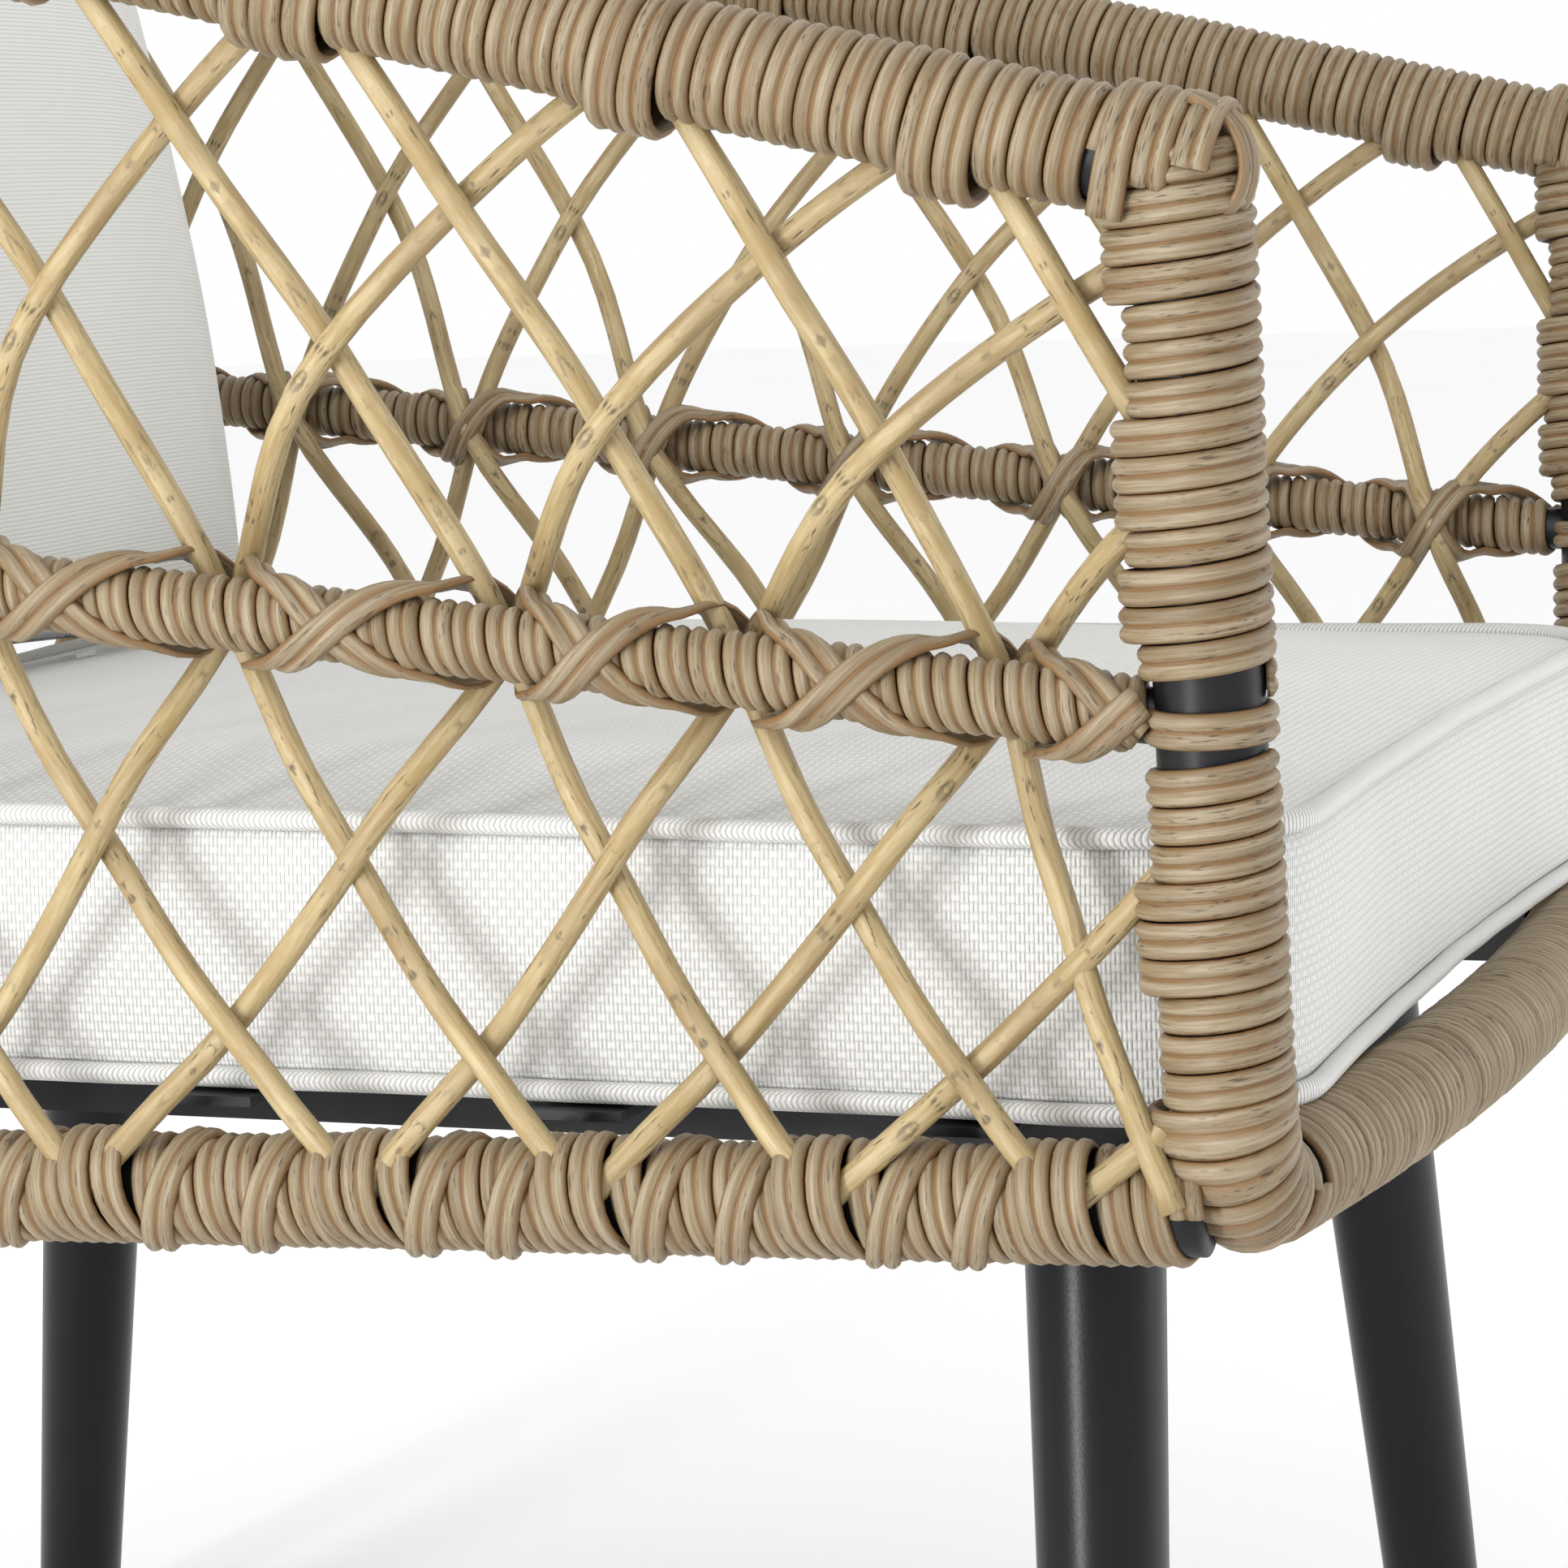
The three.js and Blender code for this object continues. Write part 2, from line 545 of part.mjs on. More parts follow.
// ---- cushions -----------------------------------------------------------------------------
const WELT_LOW = SLAT_TOP + CUSHION_LIFT + WELT;
const WELT_HIGH = WELT_LOW + CUSHION_HEIGHT;
const WELT_REACH = WELT / Math.cos(Math.PI / WELT_SIDES) + GAP;
const WELT_SET = EDGE / 2 - WELT_REACH / Math.SQRT2;     // the welt's centre, in from both faces

/** A rectangle with round corners, centred on the cushion's middle. */
function cushionOutline(inset) {
  const w = CUSHION_WIDTH / 2 - inset;
  const d = CUSHION_DEPTH / 2 - inset;
  const r = CUSHION_CORNER - inset;
  const points = [];
  for (const [sx, sy, turn] of [[1, 1, 0], [-1, 1, 1], [-1, -1, 2], [1, -1, 3]]) {
    for (let i = 0; i <= 3; i += 1) {
      const angle = (turn + i / 3) * (Math.PI / 2);
      points.push(new THREE.Vector2(sx * (w - r) + r * Math.cos(angle), sy * (d - r) + r * Math.sin(angle)));
    }
  }
  return points;
}

const cushionMiddle = vec(0, CUSHION_DEPTH / 2 - CUSHION_FRONT, 0);

/** The cushion's boxed form, with chamfered edges, shrunk by an inset on every side. */
function boxedForm(inset) {
  const bottom = WELT_LOW - WELT_SET + inset;
  const top = WELT_HIGH + WELT_SET - inset;
  const form = new THREE.ExtrudeGeometry(new THREE.Shape(cushionOutline(inset + EDGE)), {
    depth: top - bottom - 2 * EDGE, bevelEnabled: true, bevelSize: EDGE, bevelThickness: EDGE, bevelSegments: 1,
  });
  return solid(form).translate([0, cushionMiddle.y, bottom + EDGE]);
}

/** The welt runs in one loop round the cushion: a half loop and its mirror image. */
function weltLoop(z) {
  const outline = cushionOutline(WELT_SET).map((p) => vec(p.x, p.y + cushionMiddle.y, z));
  const half = outline.filter((p) => p.x > 0);
  const [rear, front] = [half.filter((p) => p.y > cushionMiddle.y), half.filter((p) => p.y < cushionMiddle.y)];
  const run = [...front, ...rear];
  const lap = 0.5;
  const start = vec(-lap, run[0].y, z);
  const end = vec(-lap, run.at(-1).y, z);
  const loop = sweep([start, ...run, end], WELT, WELT_SIDES);
  return loop.add(mirror(loop));
}

function buildSeatCushion() {
  const rear = cushionMiddle.y + CUSHION_DEPTH / 2;
  const middle = (WELT_LOW + WELT_HIGH) / 2;
  const opening = block(ZIP_RUN + ZIP_END, 4 * CLOTH, ZIP, vec(0, rear, middle));
  add('seat_cushion_cover', boxedForm(0).subtract(boxedForm(CLOTH)).subtract(opening), SEAT_CLOTH);
  add('seat_cushion_foam', boxedForm(CLOTH + GAP), FOAM);
  add('seat_welt_bottom', weltLoop(WELT_LOW), SEAT_CLOTH);
  add('seat_welt_top', weltLoop(WELT_HIGH), SEAT_CLOTH);
  const slider = block(9, 3, 12, vec(ZIP_RUN / 2, rear + GAP + 1.5, middle));
  const tab = block(5, 2, 22, vec(ZIP_RUN / 2, rear + GAP + 2.5, middle - 12));
  add('seat_zip_pull', slider.add(tab), ZIP_METAL);
}

/** A pillow with a seam all round it: full in the middle, thin at its squared-off edges. */
function pillowForm(inset) {
  const ball = new THREE.SphereGeometry(1, 16, 10);
  const at = ball.attributes.position;
  const squareness = 4;
  for (let i = 0; i < at.count; i += 1) {
    const p = vec(at.getX(i), at.getY(i), at.getZ(i));
    const round = Math.hypot(p.x, p.z);
    const square = (Math.abs(p.x) ** squareness + Math.abs(p.z) ** squareness) ** (1 / squareness);
    const spread = round > 1e-6 ? round / square : 0;
    at.setXYZ(i, p.x * spread * (PILLOW_WIDTH / 2 - inset), p.y * (PILLOW_THICKNESS / 2 - inset),
      p.z * spread * (PILLOW_HEIGHT / 2 - inset));
  }
  return solid(ball);
}

/** Leans a pillow piece back and sets it on the seat cushion, against the lattice. */
function leanPillow(body) {
  const z = WELT_HIGH + WELT + PILLOW_GAP + (PILLOW_HEIGHT / 2) * Math.cos(radians(PILLOW_LEAN));
  const inside = MID_WRAP + 2 * STRAND + 2 * GAP + 2 * CROSSING + PILLOW_GAP;
  const panel = midRail.back - inside + (z - midRail.levelAt(midRail.back)) * slope(RECLINE);
  const y = panel - PILLOW_THICKNESS / 2 / Math.cos(radians(PILLOW_LEAN));
  return body.rotate([-PILLOW_LEAN, 0, 0]).translate([0, y, z]);
}

function buildPillow() {
  const low = -PILLOW_HEIGHT / 2;
  const opening = block(PILLOW_ZIP_RUN + ZIP_END, ZIP, 30, vec(0, 0, low));
  add('pillow_cover', leanPillow(pillowForm(0).subtract(pillowForm(CLOTH)).subtract(opening)), PILLOW_CLOTH);
  add('pillow_filling', leanPillow(pillowForm(CLOTH + GAP)), FOAM);
  const pull = block(16, 7, 2, vec(PILLOW_ZIP_RUN / 2, 0, low - GAP - 1));
  add('pillow_zip_pull', leanPillow(pull), ZIP_METAL);
}

buildTubes();
buildDeck();
buildLeg('front', FRONT_LEG_INSET, -FRONT_LEG_RAKE);
buildLeg('rear', seatRail.back - REAR_LEG_INSET, REAR_LEG_RAKE);
buildPostWraps();
const posts = sweep(frontFrame, POST_WRAP + GAP);
const ahead = block(REGION, REGION, REGION, vec(0, POST_WRAP + GAP - REGION / 2, 0));
buildRailWraps('seat', seatRail, RAIL_TUBE, posts.add(ahead));
buildRailWraps('middle', midRail, MID_TUBE, posts);
buildRailWraps('top', topRail, RAIL_TUBE, cornerBlock(GAP));
buildUprightWraps();
buildCorners();
buildLattice();
buildSeatCushion();
buildPillow();

// The origin is on the floor, under the middle of the whole chair.
const middle = new THREE.Box3().setFromObject(chair).getCenter(vec(0, 0, 0));
chair.position.set(-middle.x, -middle.y, 0);

export default chair;
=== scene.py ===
"""Patio armchair: the visual model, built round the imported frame.

The steel tubes, the wicker wound round them, the open lattice, the splayed legs and the two loose cushions
are each a class that holds its sizes, builds its meshes and dresses them. Lengths are metres, +Z is up and
the chair faces -Y.
"""
from __future__ import annotations

import json
import logging
import math
from dataclasses import dataclass, field
from enum import Enum
from typing import Callable, Iterable, Sequence

import bmesh
import bpy
from mathutils import Matrix, Vector, noise
from mathutils.bvhtree import BVHTree

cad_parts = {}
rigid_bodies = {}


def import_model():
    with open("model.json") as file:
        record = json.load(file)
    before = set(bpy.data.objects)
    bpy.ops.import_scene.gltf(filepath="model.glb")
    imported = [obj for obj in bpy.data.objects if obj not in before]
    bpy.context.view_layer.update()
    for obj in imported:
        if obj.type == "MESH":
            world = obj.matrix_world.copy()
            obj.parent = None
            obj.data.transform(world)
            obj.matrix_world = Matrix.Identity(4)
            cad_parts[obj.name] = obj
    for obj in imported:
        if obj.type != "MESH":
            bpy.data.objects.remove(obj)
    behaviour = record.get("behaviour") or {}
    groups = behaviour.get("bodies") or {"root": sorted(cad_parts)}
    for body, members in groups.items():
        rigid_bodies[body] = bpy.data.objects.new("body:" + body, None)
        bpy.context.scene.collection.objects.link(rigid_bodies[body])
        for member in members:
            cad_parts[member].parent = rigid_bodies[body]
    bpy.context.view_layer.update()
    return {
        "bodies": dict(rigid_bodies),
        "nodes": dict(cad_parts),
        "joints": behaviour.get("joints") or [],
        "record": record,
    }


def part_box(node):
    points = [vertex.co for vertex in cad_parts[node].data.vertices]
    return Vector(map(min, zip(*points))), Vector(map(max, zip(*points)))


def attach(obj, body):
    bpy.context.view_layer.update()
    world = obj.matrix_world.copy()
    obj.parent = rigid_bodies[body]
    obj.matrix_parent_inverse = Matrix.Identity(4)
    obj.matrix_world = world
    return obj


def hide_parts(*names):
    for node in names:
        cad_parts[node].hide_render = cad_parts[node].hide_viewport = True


log = logging.getLogger("patio_armchair")

TAU = 2 * math.pi
UP = Vector((0, 0, 1))
FORWARD = Vector((0, -1, 0))


# ---- small helpers ------------------------------------------------------------------------
def slope(degrees: float) -> float:
    """The rise per unit of run at an angle."""
    return math.tan(math.radians(degrees))


def smooth(t: float) -> float:
    """A step from 0 to 1 with soft ends."""
    t = min(max(t, 0.0), 1.0)
    return t * t * (3 - 2 * t)


def eased(knots: Sequence[tuple[float, float]], x: float) -> float:
    """A soft curve through knots.

    Args:
        knots: Pairs of place and value, in order of place.
        x: The place asked for.

    Returns:
        The value there, level before the first knot and after the last.
    """
    for (x0, y0), (x1, y1) in zip(knots, knots[1:]):
        if x <= x1:
            return y0 + (y1 - y0) * smooth((x - x0) / (x1 - x0))
    return knots[-1][1]


def wobble(x: float, seed: float) -> float:
    """Slow, repeatable noise from about -1 to 1."""
    return noise.noise(Vector((x, seed * 7.31, seed * 1.77)))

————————

- Given request -
Print exactly the lines above from the one with "zip(*points))), Vector(map(max, zip(*points)))" to the one with "FORWARD = Vector((0, -1, 0))", including both.

- Answer to this problem -
    return Vector(map(min, zip(*points))), Vector(map(max, zip(*points)))


def attach(obj, body):
    bpy.context.view_layer.update()
    world = obj.matrix_world.copy()
    obj.parent = rigid_bodies[body]
    obj.matrix_parent_inverse = Matrix.Identity(4)
    obj.matrix_world = world
    return obj


def hide_parts(*names):
    for node in names:
        cad_parts[node].hide_render = cad_parts[node].hide_viewport = True


log = logging.getLogger("patio_armchair")

TAU = 2 * math.pi
UP = Vector((0, 0, 1))
FORWARD = Vector((0, -1, 0))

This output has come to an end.